- **Aim**
Copy out each line that has "with" in it.

═════ Source excerpt

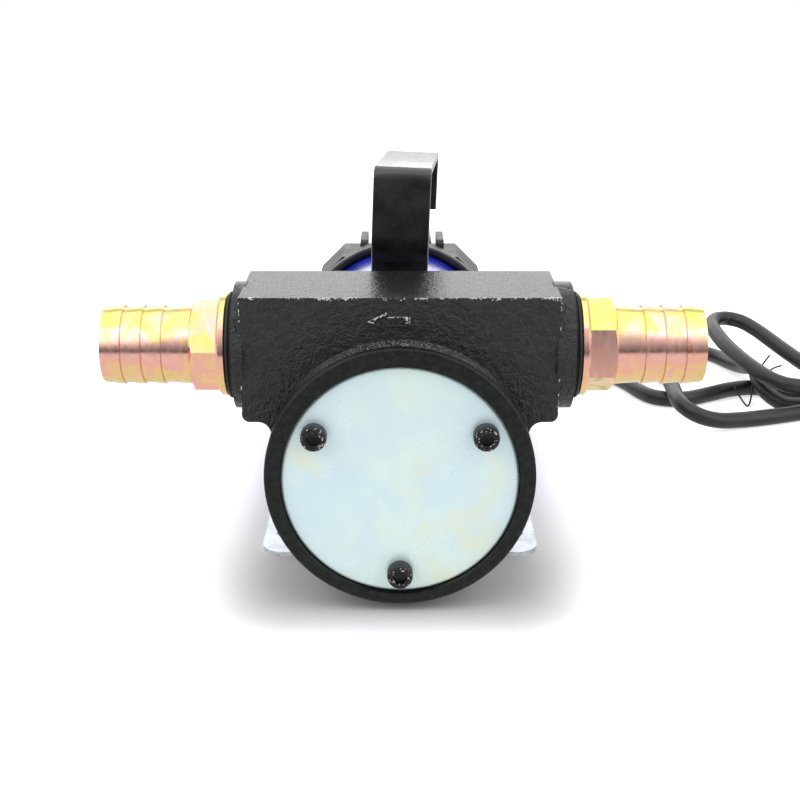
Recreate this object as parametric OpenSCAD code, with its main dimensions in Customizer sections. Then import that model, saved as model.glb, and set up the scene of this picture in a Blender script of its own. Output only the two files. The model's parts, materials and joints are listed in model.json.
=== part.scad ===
// Electric diesel transfer pump: a rotary vane head with two hose tails,
// a brushed motor behind it, a rocker switch, a carry handle and a mains lead.
// Millimetres. +X is the inlet side, +Y runs from the cover to the switch box,
// +Z is up. The origin is on the floor, at the centre of the foot's four holes.

/* [Pump head] */
// Outside diameter of the round pump head
head_d = 104; // [88:1:124]
// Depth of the pump head, from its rim to its back face
head_depth = 62; // [54:1:74]
// Gap between the pump head and the floor
head_floor_gap = 3; // [2:0.5:6]
// Width of the rim around the cover plate
rim_w = 6; // [5:0.5:8]
// Radial gap between the cover plate and the rim
plate_gap = 0.3; // [0.2:0.05:0.4]
// Thickness of the cover plate
plate_t = 4; // [3:0.5:5]
// How far the plate's face lies behind the rim
plate_sink = 2; // [1:0.5:3]
// How far the recess and its plate sit below the head's middle
plate_drop = 1.2; // [1:0.05:1.5]
// Thickness of the gasket behind the plate
gasket_t = 0.5; // [0.4:0.1:0.8]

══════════

- **Reply to the exercise**
Recreate this object as parametric OpenSCAD code, with its main dimensions in Customizer sections. Then import that model, saved as model.glb, and set up the scene of this picture in a Blender script of its own. Output only the two files. The model's parts, materials and joints are listed in model.json.
// Electric diesel transfer pump: a rotary vane head with two hose tails,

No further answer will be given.